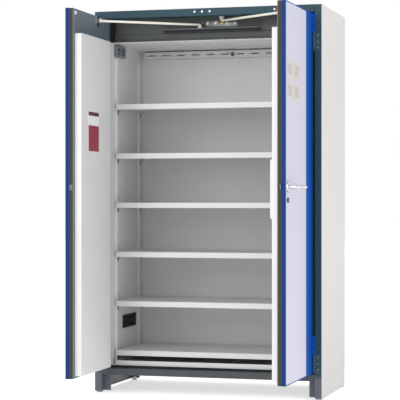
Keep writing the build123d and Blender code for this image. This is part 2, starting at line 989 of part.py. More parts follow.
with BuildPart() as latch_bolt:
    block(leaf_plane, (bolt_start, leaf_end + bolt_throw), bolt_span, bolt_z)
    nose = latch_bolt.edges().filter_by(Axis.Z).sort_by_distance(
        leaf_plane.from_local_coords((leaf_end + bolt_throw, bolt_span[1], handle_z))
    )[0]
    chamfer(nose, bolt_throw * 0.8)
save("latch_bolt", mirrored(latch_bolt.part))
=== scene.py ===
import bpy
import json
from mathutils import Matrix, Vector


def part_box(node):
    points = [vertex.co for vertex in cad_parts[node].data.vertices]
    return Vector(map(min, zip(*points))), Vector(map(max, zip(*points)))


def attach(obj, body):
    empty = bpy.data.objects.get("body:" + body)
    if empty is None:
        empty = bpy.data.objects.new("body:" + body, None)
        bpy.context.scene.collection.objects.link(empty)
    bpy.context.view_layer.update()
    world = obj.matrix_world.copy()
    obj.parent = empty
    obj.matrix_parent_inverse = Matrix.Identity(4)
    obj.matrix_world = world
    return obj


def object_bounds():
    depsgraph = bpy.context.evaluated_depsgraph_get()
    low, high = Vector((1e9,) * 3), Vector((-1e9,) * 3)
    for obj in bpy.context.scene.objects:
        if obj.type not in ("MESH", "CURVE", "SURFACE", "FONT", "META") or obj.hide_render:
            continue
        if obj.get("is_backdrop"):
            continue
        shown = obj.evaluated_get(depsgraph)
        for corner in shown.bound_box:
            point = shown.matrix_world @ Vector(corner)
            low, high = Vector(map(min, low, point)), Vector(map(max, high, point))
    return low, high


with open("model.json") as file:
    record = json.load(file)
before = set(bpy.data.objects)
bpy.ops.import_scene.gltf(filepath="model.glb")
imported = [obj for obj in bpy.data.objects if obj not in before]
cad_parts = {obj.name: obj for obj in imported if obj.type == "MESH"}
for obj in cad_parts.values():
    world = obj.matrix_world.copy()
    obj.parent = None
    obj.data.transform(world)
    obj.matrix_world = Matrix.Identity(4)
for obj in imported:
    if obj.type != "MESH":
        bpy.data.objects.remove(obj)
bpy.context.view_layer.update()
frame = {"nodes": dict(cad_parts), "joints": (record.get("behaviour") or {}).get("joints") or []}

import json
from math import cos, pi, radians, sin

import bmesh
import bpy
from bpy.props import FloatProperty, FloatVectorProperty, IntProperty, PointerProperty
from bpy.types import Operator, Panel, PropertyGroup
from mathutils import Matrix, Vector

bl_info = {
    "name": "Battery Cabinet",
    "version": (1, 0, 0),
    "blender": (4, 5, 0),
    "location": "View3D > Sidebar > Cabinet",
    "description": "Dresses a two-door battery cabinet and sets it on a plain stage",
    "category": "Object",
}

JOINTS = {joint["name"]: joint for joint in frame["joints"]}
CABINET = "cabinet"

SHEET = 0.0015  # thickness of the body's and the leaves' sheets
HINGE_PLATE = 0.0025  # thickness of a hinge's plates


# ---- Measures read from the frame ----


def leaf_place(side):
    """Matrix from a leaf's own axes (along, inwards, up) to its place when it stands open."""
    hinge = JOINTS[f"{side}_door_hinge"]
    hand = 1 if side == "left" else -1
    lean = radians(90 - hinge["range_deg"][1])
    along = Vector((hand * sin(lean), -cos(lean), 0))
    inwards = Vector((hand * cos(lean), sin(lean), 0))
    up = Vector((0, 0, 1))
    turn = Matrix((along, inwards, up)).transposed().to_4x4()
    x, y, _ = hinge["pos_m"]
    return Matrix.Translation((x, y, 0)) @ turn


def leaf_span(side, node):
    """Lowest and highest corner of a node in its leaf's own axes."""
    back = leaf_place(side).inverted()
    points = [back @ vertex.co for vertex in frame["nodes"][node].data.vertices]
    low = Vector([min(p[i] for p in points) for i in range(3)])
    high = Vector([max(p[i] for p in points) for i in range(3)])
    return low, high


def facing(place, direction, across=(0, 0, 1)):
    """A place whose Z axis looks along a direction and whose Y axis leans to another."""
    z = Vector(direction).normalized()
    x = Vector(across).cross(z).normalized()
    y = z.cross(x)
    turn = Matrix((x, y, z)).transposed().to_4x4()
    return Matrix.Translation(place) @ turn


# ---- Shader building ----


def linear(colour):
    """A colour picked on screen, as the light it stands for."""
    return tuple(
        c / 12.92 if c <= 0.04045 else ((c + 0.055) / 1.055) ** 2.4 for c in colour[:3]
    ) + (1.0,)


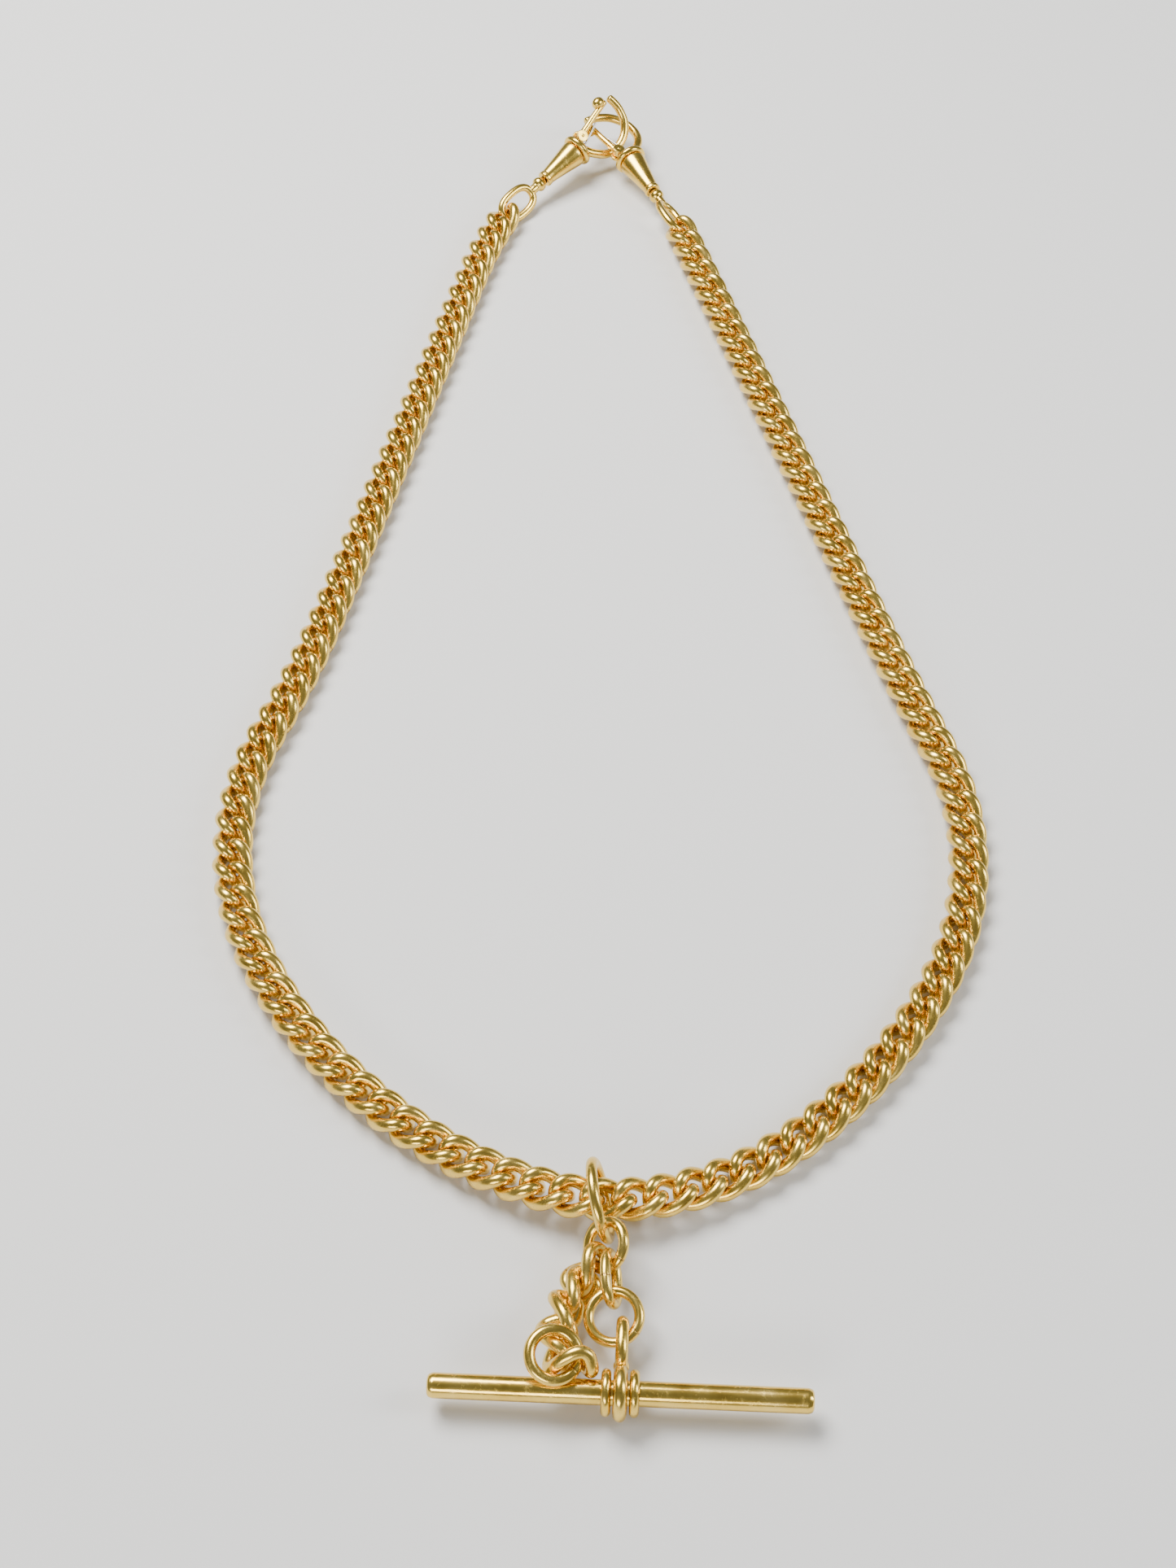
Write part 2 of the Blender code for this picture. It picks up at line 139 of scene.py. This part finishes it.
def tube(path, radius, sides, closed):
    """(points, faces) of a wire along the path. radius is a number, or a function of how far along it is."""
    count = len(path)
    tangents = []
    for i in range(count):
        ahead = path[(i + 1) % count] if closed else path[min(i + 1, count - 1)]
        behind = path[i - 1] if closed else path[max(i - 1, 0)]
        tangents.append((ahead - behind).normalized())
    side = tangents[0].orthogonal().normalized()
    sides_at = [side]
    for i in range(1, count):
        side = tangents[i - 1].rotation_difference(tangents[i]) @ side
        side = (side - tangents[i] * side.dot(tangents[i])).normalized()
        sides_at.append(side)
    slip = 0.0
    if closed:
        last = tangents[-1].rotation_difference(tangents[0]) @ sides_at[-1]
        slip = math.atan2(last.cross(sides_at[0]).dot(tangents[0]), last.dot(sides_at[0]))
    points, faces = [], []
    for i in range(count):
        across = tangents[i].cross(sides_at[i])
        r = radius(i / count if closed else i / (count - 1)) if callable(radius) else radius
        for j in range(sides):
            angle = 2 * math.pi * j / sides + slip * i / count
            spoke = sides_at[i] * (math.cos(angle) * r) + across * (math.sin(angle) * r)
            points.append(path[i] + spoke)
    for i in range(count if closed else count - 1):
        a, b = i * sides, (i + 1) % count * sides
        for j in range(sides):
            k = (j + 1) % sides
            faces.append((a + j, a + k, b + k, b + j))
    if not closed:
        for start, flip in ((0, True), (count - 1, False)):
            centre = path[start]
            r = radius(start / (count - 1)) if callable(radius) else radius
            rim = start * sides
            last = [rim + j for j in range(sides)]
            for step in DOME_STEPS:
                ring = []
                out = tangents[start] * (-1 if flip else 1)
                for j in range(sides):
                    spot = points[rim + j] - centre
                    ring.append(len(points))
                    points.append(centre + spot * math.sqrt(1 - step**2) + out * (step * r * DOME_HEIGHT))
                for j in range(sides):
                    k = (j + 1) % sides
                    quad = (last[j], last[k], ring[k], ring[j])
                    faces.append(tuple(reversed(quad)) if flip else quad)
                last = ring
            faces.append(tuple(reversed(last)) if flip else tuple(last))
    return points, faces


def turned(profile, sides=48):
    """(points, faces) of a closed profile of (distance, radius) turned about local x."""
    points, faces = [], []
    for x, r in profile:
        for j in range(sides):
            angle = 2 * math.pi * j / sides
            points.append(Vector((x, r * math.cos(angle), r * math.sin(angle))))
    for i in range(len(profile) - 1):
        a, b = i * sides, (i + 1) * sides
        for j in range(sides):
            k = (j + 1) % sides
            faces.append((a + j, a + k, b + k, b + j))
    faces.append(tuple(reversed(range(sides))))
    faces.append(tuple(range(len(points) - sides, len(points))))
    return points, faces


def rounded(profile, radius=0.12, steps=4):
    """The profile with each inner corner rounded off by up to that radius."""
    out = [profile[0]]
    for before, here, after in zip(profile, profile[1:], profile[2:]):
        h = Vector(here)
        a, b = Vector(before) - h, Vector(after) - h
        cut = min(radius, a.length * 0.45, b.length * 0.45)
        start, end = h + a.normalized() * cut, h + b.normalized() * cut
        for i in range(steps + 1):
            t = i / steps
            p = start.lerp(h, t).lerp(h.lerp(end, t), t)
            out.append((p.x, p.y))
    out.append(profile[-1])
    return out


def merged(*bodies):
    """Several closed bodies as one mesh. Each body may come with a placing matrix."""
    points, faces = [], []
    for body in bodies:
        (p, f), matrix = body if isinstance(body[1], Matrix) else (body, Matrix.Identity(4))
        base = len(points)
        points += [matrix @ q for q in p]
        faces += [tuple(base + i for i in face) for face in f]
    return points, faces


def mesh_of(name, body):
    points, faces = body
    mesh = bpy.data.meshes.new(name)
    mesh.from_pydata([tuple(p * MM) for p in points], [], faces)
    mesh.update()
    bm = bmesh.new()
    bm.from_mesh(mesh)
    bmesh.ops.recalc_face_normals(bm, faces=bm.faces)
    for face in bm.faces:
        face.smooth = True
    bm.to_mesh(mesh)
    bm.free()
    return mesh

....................

TASK TO COMPLETE: In the listing above, locate the line containing "with BuildPart() as" and the line containing "bpy.context.scene.collection.objects.link(empty)". Extract those two lines and every line between them, exactly as written, and only those.

CORRECT RESULT:
with BuildPart() as latch_bolt:
    block(leaf_plane, (bolt_start, leaf_end + bolt_throw), bolt_span, bolt_z)
    nose = latch_bolt.edges().filter_by(Axis.Z).sort_by_distance(
        leaf_plane.from_local_coords((leaf_end + bolt_throw, bolt_span[1], handle_z))
    )[0]
    chamfer(nose, bolt_throw * 0.8)
save("latch_bolt", mirrored(latch_bolt.part))
=== scene.py ===
import bpy
import json
from mathutils import Matrix, Vector


def part_box(node):
    points = [vertex.co for vertex in cad_parts[node].data.vertices]
    return Vector(map(min, zip(*points))), Vector(map(max, zip(*points)))


def attach(obj, body):
    empty = bpy.data.objects.get("body:" + body)
    if empty is None:
        empty = bpy.data.objects.new("body:" + body, None)
        bpy.context.scene.collection.objects.link(empty)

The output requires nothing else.